**INSTRUCTION**
Output the material below in full, exactly as it is.

**RAW DATA**
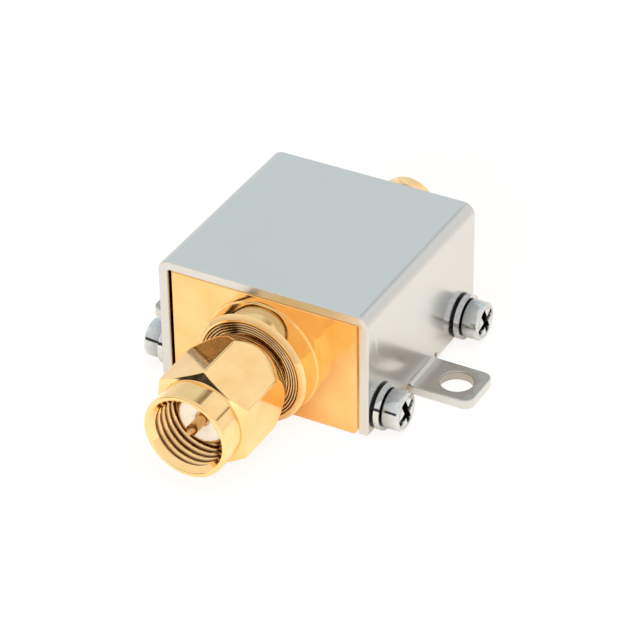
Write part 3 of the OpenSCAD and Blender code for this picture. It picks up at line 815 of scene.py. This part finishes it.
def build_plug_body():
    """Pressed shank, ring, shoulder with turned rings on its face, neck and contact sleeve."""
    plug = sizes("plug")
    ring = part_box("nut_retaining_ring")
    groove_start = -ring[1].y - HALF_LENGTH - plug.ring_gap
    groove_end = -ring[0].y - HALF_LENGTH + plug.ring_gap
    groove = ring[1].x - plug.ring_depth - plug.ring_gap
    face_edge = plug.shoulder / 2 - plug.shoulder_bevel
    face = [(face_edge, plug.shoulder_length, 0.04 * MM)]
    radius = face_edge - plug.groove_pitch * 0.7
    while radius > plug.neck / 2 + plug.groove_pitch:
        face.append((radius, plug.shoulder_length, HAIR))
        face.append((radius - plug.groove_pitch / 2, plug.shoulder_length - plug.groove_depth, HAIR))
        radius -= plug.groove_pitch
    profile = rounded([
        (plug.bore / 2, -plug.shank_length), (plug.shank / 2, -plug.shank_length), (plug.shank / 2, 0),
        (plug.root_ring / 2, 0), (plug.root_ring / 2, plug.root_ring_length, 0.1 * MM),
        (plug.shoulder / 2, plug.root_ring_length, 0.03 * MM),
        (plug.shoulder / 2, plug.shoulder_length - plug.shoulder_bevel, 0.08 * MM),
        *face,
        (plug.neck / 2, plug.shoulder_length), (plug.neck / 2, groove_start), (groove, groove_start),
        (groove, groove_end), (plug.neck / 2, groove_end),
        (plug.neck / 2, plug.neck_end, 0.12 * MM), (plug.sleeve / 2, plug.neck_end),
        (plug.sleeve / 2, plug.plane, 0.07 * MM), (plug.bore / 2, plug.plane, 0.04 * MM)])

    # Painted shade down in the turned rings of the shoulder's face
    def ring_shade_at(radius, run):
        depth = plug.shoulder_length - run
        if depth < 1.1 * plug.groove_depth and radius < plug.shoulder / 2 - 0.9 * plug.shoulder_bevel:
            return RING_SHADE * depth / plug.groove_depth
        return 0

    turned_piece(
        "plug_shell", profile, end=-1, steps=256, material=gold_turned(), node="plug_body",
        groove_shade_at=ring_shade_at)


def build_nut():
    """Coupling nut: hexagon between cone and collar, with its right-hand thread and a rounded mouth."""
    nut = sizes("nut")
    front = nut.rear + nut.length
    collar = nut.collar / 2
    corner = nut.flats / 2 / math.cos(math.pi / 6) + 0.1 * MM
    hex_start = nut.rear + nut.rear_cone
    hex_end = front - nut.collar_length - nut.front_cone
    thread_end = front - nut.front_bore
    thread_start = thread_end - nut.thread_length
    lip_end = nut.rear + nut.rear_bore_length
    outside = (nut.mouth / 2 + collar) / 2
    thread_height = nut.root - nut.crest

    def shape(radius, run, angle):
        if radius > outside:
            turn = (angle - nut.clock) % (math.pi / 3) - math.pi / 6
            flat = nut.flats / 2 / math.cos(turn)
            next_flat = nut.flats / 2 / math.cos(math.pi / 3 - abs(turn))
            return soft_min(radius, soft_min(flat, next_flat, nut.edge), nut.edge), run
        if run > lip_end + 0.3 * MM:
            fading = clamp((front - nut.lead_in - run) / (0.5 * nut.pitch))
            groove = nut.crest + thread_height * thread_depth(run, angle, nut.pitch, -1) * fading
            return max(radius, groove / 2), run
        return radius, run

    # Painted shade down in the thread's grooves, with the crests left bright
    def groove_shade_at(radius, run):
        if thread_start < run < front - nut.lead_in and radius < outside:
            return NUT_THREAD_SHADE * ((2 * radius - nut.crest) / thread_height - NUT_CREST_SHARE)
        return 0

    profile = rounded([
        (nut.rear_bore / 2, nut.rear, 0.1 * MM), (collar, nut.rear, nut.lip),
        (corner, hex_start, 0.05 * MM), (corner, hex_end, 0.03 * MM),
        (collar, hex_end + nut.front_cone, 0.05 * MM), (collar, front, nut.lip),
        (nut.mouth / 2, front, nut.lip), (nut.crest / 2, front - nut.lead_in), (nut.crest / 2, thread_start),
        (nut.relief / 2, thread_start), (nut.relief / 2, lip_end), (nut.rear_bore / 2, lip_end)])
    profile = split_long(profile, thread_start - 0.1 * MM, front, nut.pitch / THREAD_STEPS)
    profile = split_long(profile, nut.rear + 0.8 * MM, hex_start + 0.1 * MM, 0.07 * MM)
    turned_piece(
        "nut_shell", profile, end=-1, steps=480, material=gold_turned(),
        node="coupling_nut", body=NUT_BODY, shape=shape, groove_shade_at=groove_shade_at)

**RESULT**
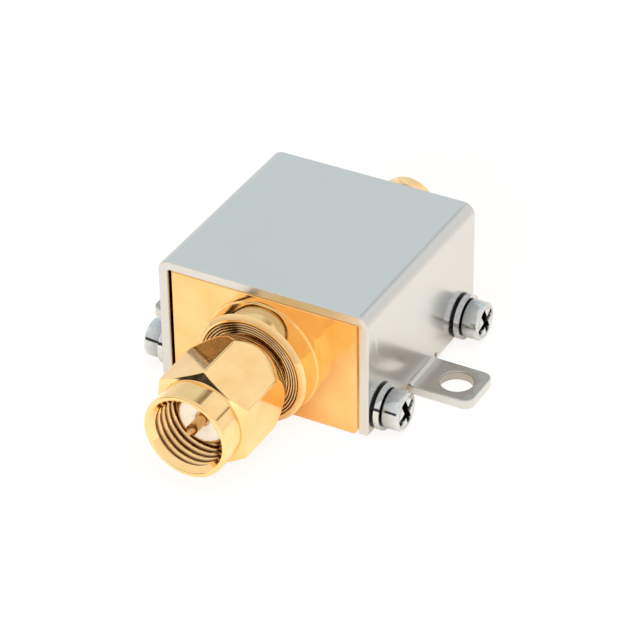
Write part 3 of the OpenSCAD and Blender code for this picture. It picks up at line 815 of scene.py. This part finishes it.
def build_plug_body():
    """Pressed shank, ring, shoulder with turned rings on its face, neck and contact sleeve."""
    plug = sizes("plug")
    ring = part_box("nut_retaining_ring")
    groove_start = -ring[1].y - HALF_LENGTH - plug.ring_gap
    groove_end = -ring[0].y - HALF_LENGTH + plug.ring_gap
    groove = ring[1].x - plug.ring_depth - plug.ring_gap
    face_edge = plug.shoulder / 2 - plug.shoulder_bevel
    face = [(face_edge, plug.shoulder_length, 0.04 * MM)]
    radius = face_edge - plug.groove_pitch * 0.7
    while radius > plug.neck / 2 + plug.groove_pitch:
        face.append((radius, plug.shoulder_length, HAIR))
        face.append((radius - plug.groove_pitch / 2, plug.shoulder_length - plug.groove_depth, HAIR))
        radius -= plug.groove_pitch
    profile = rounded([
        (plug.bore / 2, -plug.shank_length), (plug.shank / 2, -plug.shank_length), (plug.shank / 2, 0),
        (plug.root_ring / 2, 0), (plug.root_ring / 2, plug.root_ring_length, 0.1 * MM),
        (plug.shoulder / 2, plug.root_ring_length, 0.03 * MM),
        (plug.shoulder / 2, plug.shoulder_length - plug.shoulder_bevel, 0.08 * MM),
        *face,
        (plug.neck / 2, plug.shoulder_length), (plug.neck / 2, groove_start), (groove, groove_start),
        (groove, groove_end), (plug.neck / 2, groove_end),
        (plug.neck / 2, plug.neck_end, 0.12 * MM), (plug.sleeve / 2, plug.neck_end),
        (plug.sleeve / 2, plug.plane, 0.07 * MM), (plug.bore / 2, plug.plane, 0.04 * MM)])

    # Painted shade down in the turned rings of the shoulder's face
    def ring_shade_at(radius, run):
        depth = plug.shoulder_length - run
        if depth < 1.1 * plug.groove_depth and radius < plug.shoulder / 2 - 0.9 * plug.shoulder_bevel:
            return RING_SHADE * depth / plug.groove_depth
        return 0

    turned_piece(
        "plug_shell", profile, end=-1, steps=256, material=gold_turned(), node="plug_body",
        groove_shade_at=ring_shade_at)


def build_nut():
    """Coupling nut: hexagon between cone and collar, with its right-hand thread and a rounded mouth."""
    nut = sizes("nut")
    front = nut.rear + nut.length
    collar = nut.collar / 2
    corner = nut.flats / 2 / math.cos(math.pi / 6) + 0.1 * MM
    hex_start = nut.rear + nut.rear_cone
    hex_end = front - nut.collar_length - nut.front_cone
    thread_end = front - nut.front_bore
    thread_start = thread_end - nut.thread_length
    lip_end = nut.rear + nut.rear_bore_length
    outside = (nut.mouth / 2 + collar) / 2
    thread_height = nut.root - nut.crest

    def shape(radius, run, angle):
        if radius > outside:
            turn = (angle - nut.clock) % (math.pi / 3) - math.pi / 6
            flat = nut.flats / 2 / math.cos(turn)
            next_flat = nut.flats / 2 / math.cos(math.pi / 3 - abs(turn))
            return soft_min(radius, soft_min(flat, next_flat, nut.edge), nut.edge), run
        if run > lip_end + 0.3 * MM:
            fading = clamp((front - nut.lead_in - run) / (0.5 * nut.pitch))
            groove = nut.crest + thread_height * thread_depth(run, angle, nut.pitch, -1) * fading
            return max(radius, groove / 2), run
        return radius, run

    # Painted shade down in the thread's grooves, with the crests left bright
    def groove_shade_at(radius, run):
        if thread_start < run < front - nut.lead_in and radius < outside:
            return NUT_THREAD_SHADE * ((2 * radius - nut.crest) / thread_height - NUT_CREST_SHARE)
        return 0

    profile = rounded([
        (nut.rear_bore / 2, nut.rear, 0.1 * MM), (collar, nut.rear, nut.lip),
        (corner, hex_start, 0.05 * MM), (corner, hex_end, 0.03 * MM),
        (collar, hex_end + nut.front_cone, 0.05 * MM), (collar, front, nut.lip),
        (nut.mouth / 2, front, nut.lip), (nut.crest / 2, front - nut.lead_in), (nut.crest / 2, thread_start),
        (nut.relief / 2, thread_start), (nut.relief / 2, lip_end), (nut.rear_bore / 2, lip_end)])
    profile = split_long(profile, thread_start - 0.1 * MM, front, nut.pitch / THREAD_STEPS)
    profile = split_long(profile, nut.rear + 0.8 * MM, hex_start + 0.1 * MM, 0.07 * MM)
    turned_piece(
        "nut_shell", profile, end=-1, steps=480, material=gold_turned(),
        node="coupling_nut", body=NUT_BODY, shape=shape, groove_shade_at=groove_shade_at)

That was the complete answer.